Kerala got especially intense after Gulf migration took off in the 1970s. Hundreds of thousands of Malayalis went to Dubai and came back with both remittances and a serious gold-buying habit picked up from the souks. Dubai’s gold market, not coincidentally, exists largely because of Indian demand.

And whenever New Delhi hikes import duties to slow the habit, the smugglers party. Between 80 and 150 tonnes of gold enter India illegally every year during high-tariff periods. Kochi, Chennai and Mumbai airports have become low-grade theatre: gold bars stuffed in pressure cookers, hidden in shoes, sewn into underwear. The 2020 Kerala scandal, where gold was allegedly smuggled through UAE diplomatic baggage, was peak absurdity — the kind of story that writes itself.

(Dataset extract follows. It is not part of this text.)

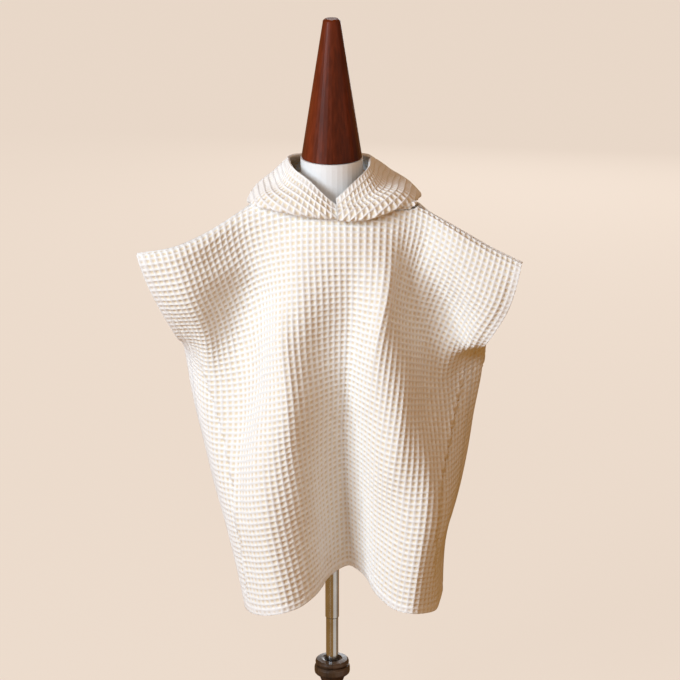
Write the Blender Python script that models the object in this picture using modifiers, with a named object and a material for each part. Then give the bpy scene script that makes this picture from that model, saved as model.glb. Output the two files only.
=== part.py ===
# Hooded waffle-weave bath poncho, resting on a child's dress form that stands on a turned base.
# Metres, +Z up, the front toward -Y, the origin under the middle of the base.
#
# The poncho is two oblong panels, joined along the shoulders and down the sides below the arm
# openings, with a hood of two halves that lies pushed back round the neck. Every panel starts
# as a plan of its folds at a few levels, hangs from the shoulder line by its own length, and is
# then settled until the cloth is neither stretched nor squeezed.

import math

import bpy
import numpy as np
from mathutils.bvhtree import BVHTree

MM = 0.001

# Cloth
CLOTH_WALL = 2.0 * MM
SEAM_GAP = 0.3 * MM
PANEL_WIDTH = 600 * MM
PANEL_LENGTH = 575 * MM
ARM_OPENING = 198 * MM
CELLS_ACROSS = 22
CELLS_DOWN = 22
SETTLE_ROUNDS = 26
SETTLE_PASSES = 10             # the panels are moved apart after each pass
SOFTEN_ROUNDS = 2              # after each pass, the moves away from the drawn plans are evened
SOFTEN_SHARE = 0.6
FORM_CLEARANCE = 4 * MM
PANEL_CLEARANCE = 5 * MM       # between the middles of two walls
NECK_CUT_FROM = -112 * MM      # ends of the neck slit, measured across the flat panel
NECK_CUT_TO = 118 * MM
FRONT_NECK_DROP = 34 * MM
BACK_NECK_DROP = 10 * MM
RIDGE_ROUND = 9 * MM           # how far each panel rounds away from the shoulder line,
ROUND_FADE = 80 * MM           # and over what length that fades out again
NECK_EASE = 50 * MM
ROW_CROWDING = 1.3             # rows stand closer together near the shoulder

# Hood
NECK_LEVEL = 835 * MM
HOOD_COLUMNS = 18
HOOD_STEPS = 21
HOOD_LEFT_FROM = -5.0          # degrees from the centre front, where the halves meet
HOOD_RIGHT_FROM = 5.7
HOOD_TO = 180.0
HOOD_SEAM_GAP = 0.8 * MM       # room for the neck edge, whose cloth leans differently all round
HOOD_BACK_GAP = 0.9 * MM       # between the middles of the walls, which lean a little there
HOOD_STAND = 6 * MM            # how far the hood stands up from the neck seam before it rolls out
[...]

WHY INDIA WILL NEVER BE SOUTH KOREA
In 1998, South Korea hit a wall. The government asked citizens to donate gold to help the country survive the Asian financial crisis. South Koreans actually did it. Queued up. Handed over wedding rings. Raised over $2 billion from private households. A genuine national sacrifice.

Could India ever do that?
In polite company: unlikely. Honestly: no chance. Because gold in India isn’t jewellery. For millions of women — many with no income, no property in their name, no legal safety net — gold is the only wealth they have ever truly owned. A bangle can’t be seized by a failing bank. It doesn’t require documents or lawyers or a government that works. It just exists, and it belongs to them. Strip that away for “national interest”? That’s not economic policy. That’s theft.

Modi knows it. Every PM has known it. They all make the appeal, watch it fail, and quietly move on. India’s golden millstone keeps getting heavier. And India keeps polishing it.